Drum workshop delves into self-expression

The First Unitarian Universalist Society of Marietta is opening its doors the third Saturday each month to share rhythm and get in tune with the community.

Lawrence Greene, a drumming instructor and part of the drum band “Ugata,” is instructing a free group on different drum rhythms and teaches the history behind the rhythm.

Among rhythms taught was “Funga,” a West African welcome drum beat.

“You can trace many of the drums used and rhythms created to ancient African empires,” said Greene.

The drums used in a drum circle, called a djembe, is a rope-tuned skin-covered goblet drum played with bare hands.

Greene said the drums takes a whole Dimba tree to make, and that due to their rise in popularity more and more of these trees are planted.

The three basic sounds that can be produced with a djembe are bass, tone, and slap. Many drum rhythms are accompanied with dances, bells and scarves that are controlled with wrist movements.

“The great thing about rhythm is that it can be created on anything though, such as a table or chairs,” said Greene.

Another rhythm learned on Saturday was the Kuku.

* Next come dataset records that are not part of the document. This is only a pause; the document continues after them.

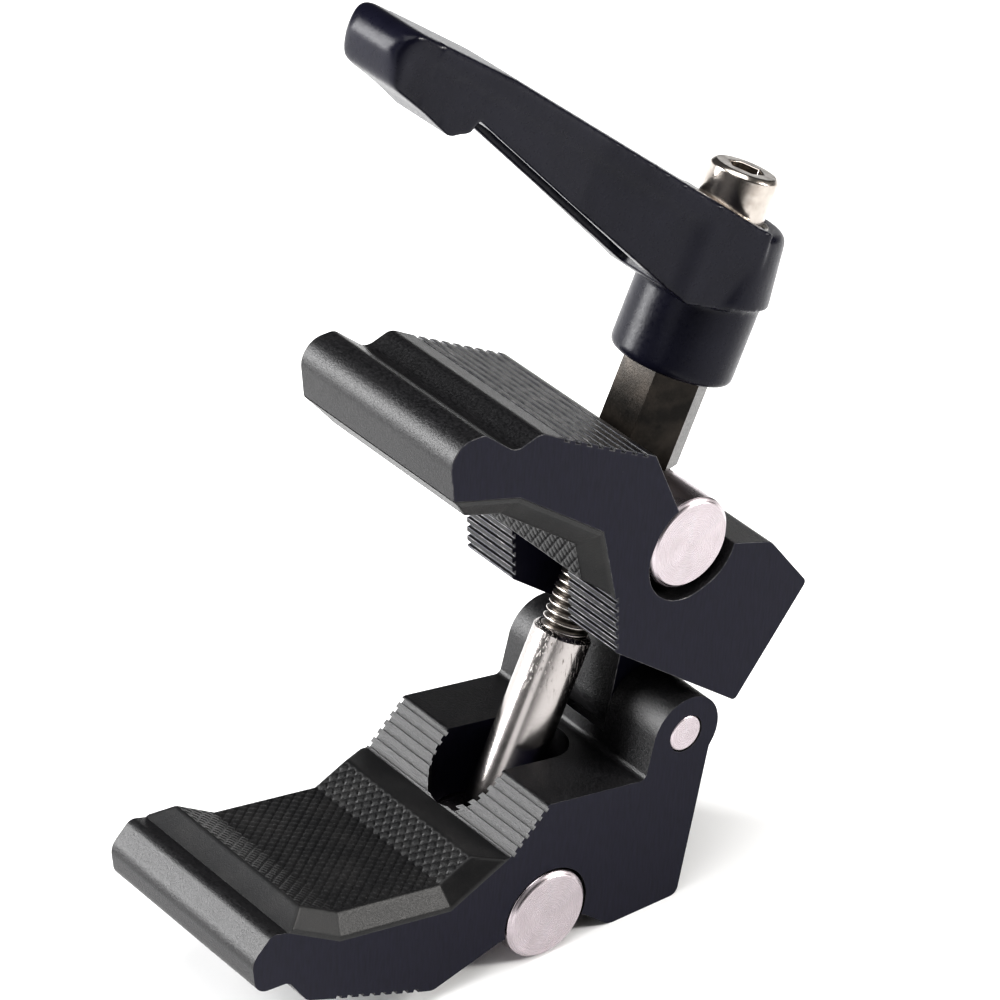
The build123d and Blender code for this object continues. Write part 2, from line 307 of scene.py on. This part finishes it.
def turned_steel(name, centre):
    """Turned steel with concentric tool marks about a pin's centre."""
    made, tree, shader = new_material(name, metallic=1.0)
    about = place(tree, centre=centre)
    rings = node(tree, "TexWave", {"Vector": about, "Scale": tool_mark_scale,
                                   "Distortion": 0.25, "Detail": 2.0},
                 wave_type="RINGS", rings_direction="Y").outputs["Fac"]
    stain = noise(tree, 2.2, detail=5)
    colour = blend_colour(tree, between(tree, stain, 0.35, 0.75), (0.53, 0.475, 0.50),
                          (0.46, 0.41, 0.43))
    roughness = between(tree, maths(tree, "ADD", rings, stain), 0.5, 1.5, 0.24, 0.40)
    connect(tree, shader, colour, roughness, bump(tree, rings, 0.0035))
    return made


def nickel_plate():
    """Bright nickel with fine turning marks, scratched where the sleeve ends."""
    made, tree, shader = new_material("nickel_plate", metallic=1.0)
    height = around_screw(tree)[1]
    near_top = between(tree, height, (sleeve_top - scratched_length) * mm, sleeve_top * mm)
    lean = math.atan2(screw_axis.x, screw_axis.z)
    streak = noise(tree, 0.5, place(tree, (0.1, 0.1, 1.6), (0, -lean, 0)), 5)
    scratch = noise(tree, 0.4, place(tree, (1.6, 1.6, 0.12), (0, -lean + 0.5, 0.4)), 4)
    marks = maths(tree, "MULTIPLY", between(tree, scratch, 0.58, 0.66), near_top)
    colour = blend_colour(tree, marks, (0.40, 0.375, 0.365), (0.20, 0.18, 0.165))
    roughness = maths(tree, "ADD", between(tree, streak, 0.3, 0.7, 0.19, 0.24),
                      maths(tree, "MULTIPLY", marks, 0.25))
    connect(tree, shader, colour, roughness, bump(tree, marks, 0.03))
    return made


def polished_nickel():
    """The cap screw's head: polished, with faint hazy patches."""
    made, tree, shader = new_material("polished_nickel", metallic=1.0)
    haze = noise(tree, 1.8, detail=4)
    colour = blend_colour(tree, between(tree, haze, 0.4, 0.75), (0.50, 0.46, 0.42),
                          (0.34, 0.30, 0.27))
    connect(tree, shader, colour, between(tree, haze, 0.35, 0.75, 0.16, 0.30),
            bump(tree, noise(tree, 0.4), 0.006))
    return made


def threaded_steel():
    """Rolled thread: bright crests, darker towards the roots."""
    made, tree, shader = new_material("threaded_steel", metallic=1.0)
    radius = around_screw(tree)[0]
    crest = between(tree, radius, dark_root_radius * mm, bright_radius * mm)
    stain = noise(tree, 1.4, detail=5)
    bright = blend_colour(tree, between(tree, stain, 0.35, 0.7), (0.62, 0.59, 0.56),
                          (0.42, 0.38, 0.35))
    colour = blend_colour(tree, crest, (0.06, 0.052, 0.045), bright)
    connect(tree, shader, colour, between(tree, crest, 0, 1, 0.5, 0.26),
            bump(tree, noise(tree, 0.3), 0.015))
    return made


def black_oxide_steel():
    """Dark oxide with a brown cast, oily and slightly blotched."""
    made, tree, shader = new_material("black_oxide_steel", metallic=0.5, specular=0.25)
    blotch = noise(tree, 3.0, detail=5)
    fine = noise(tree, 0.3, detail=4)
    colour = blend_colour(tree, between(tree, blotch, 0.35, 0.7), (0.012, 0.0105, 0.009),
                          (0.042, 0.035, 0.029))
    connect(tree, shader, colour, between(tree, fine, 0.3, 0.7, 0.28, 0.44),
            bump(tree, fine, 0.015))
    return made


def coated_zinc():
    """Satin black coat on the die-cast lever with a blue cast of painted reflection, and a bare
    ring round the cap screw.
    """
    made, tree, shader = new_material("coated_zinc", specular=0.15)
    radius, height = around_screw(tree)
    peel = noise(tree, 0.55, detail=2)
    cloud = noise(tree, 7.0, detail=4)
    # The blue cast of the coat colours is painted reflection; the coat itself is black.
    coat = blend_colour(tree, between(tree, cloud, 0.35, 0.75), (0.0035, 0.0035, 0.0085),
                        (0.007, 0.007, 0.014))
    coated, rubbed = bare_ring
    inner = between(tree, radius, (counterbore_radius + coated) * mm,
                    (counterbore_radius + rubbed) * mm)
    coated, rubbed = bare_depth
    upper = between(tree, height, (lever_top - coated) * mm, (lever_top - rubbed) * mm)
    bare = maths(tree, "MULTIPLY", inner, upper)
    colour = blend_colour(tree, bare, coat, (0.75, 0.72, 0.68))
    tree.links.new(bare, shader.inputs["Metallic"])
    connect(tree, shader, colour, between(tree, peel, 0.3, 0.7, 0.26, 0.34),
            bump(tree, peel, 0.018))
    return made


def spring_steel():
    """Drawn spring wire, slightly heat-tinted."""
    made, tree, shader = new_material("spring_steel", metallic=1.0)
    tint = noise(tree, 1.0, detail=3)
    colour = blend_colour(tree, between(tree, tint, 0.35, 0.7), (0.45, 0.44, 0.43),
                          (0.30, 0.26, 0.22))
    connect(tree, shader, colour, between(tree, tint, 0.3, 0.7, 0.25, 0.4),
            bump(tree, noise(tree, 0.2), 0.01))
    return made


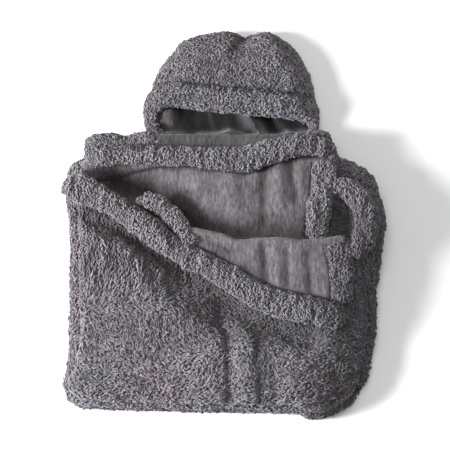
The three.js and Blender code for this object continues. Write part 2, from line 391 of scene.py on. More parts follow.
def roll(name, centres, sides, ups, widths, heights, corners=20, fullness=0.75):
    """A soft roll along a line: an oval of the given width and height at each centre."""
    turn = np.arange(corners) * 2 * math.pi / corners
    across = np.sign(np.cos(turn)) * np.abs(np.cos(turn)) ** fullness
    upward = np.sign(np.sin(turn)) * np.abs(np.sin(turn)) ** fullness
    vertices = [
        centre + np.outer(across * width / 2, side) + np.outer(upward * height / 2, up)
        for centre, side, up, width, height in zip(centres, sides, ups, widths, heights)
    ]
    return from_faces(name, np.concatenate(vertices), tube_faces(len(centres), corners))


def plan_frames(centres):
    """Sideways and upward directions along a line that runs in plan."""
    ahead = unit(np.gradient(centres[:, :2], axis=0))
    sides = np.c_[-ahead[:, 1], ahead[:, 0], np.zeros(len(ahead))]
    ups = np.tile([0.0, 0.0, 1.0], (len(ahead), 1))
    return sides, ups


def roughen(obj, amounts, seed):
    """Pushes vertices along their normals by noise: pairs of bump size and height."""
    vertices, normals = vertices_of(obj), normals_of(obj)
    for i, (size, height) in enumerate(amounts):
        vertices += normals * (ripple(vertices, size, seed + i) * height)[:, None]
    set_vertices(obj, vertices)


def hold_above(obj, height):
    """Lifts vertices that lie below a height up to it."""
    vertices = vertices_of(obj)
    vertices[:, 2] = np.maximum(vertices[:, 2], height)
    set_vertices(obj, vertices)


# -------- the curly pile

# A lock of yarn has a point at each end and three rings of corners between them.
TIP_SHARES = (0.0, 0.25, 0.5, 0.75, 1.0)
LOCK_SIDES = 3
LOCK_CORNERS = 2 + LOCK_SIDES * (len(TIP_SHARES) - 2)
# How much locks differ from each other.
LENGTH_SPREAD = 0.3
THICKNESS_SPREAD = 0.28
TINT_SPREAD = 0.13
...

“This is a traditional dance song from Guinea in West Africa,” said Greene.

Greene took time to play each rhythm then had those in attendance play it back, then they would drum in a group.

“Lawrence is a good instructor and he gives background information which is nice,” said Shelley Khatib, of Marietta, ho has been attending the drum circles for almost a year.

Greene said over the years many cultures mixed, and there are now equivalent rhythms in each culture.

“Rhythm, like language, travels,” said Greene.

Saturday’s lesson concluded with the Samba, a Brazilian music genre and dance style whose roots were formed in West Africa.

“The African rhythms that influenced the Samba music came from the Yoruba, Congo, and other West African groups,” said Greene.

Following the lesson, the group took part in a free-style drum circle session, playing rhythms that come to them from hearing other rhythms.

“It is nice to hear the different vibes from each person expressing themselves freely,” said Greene.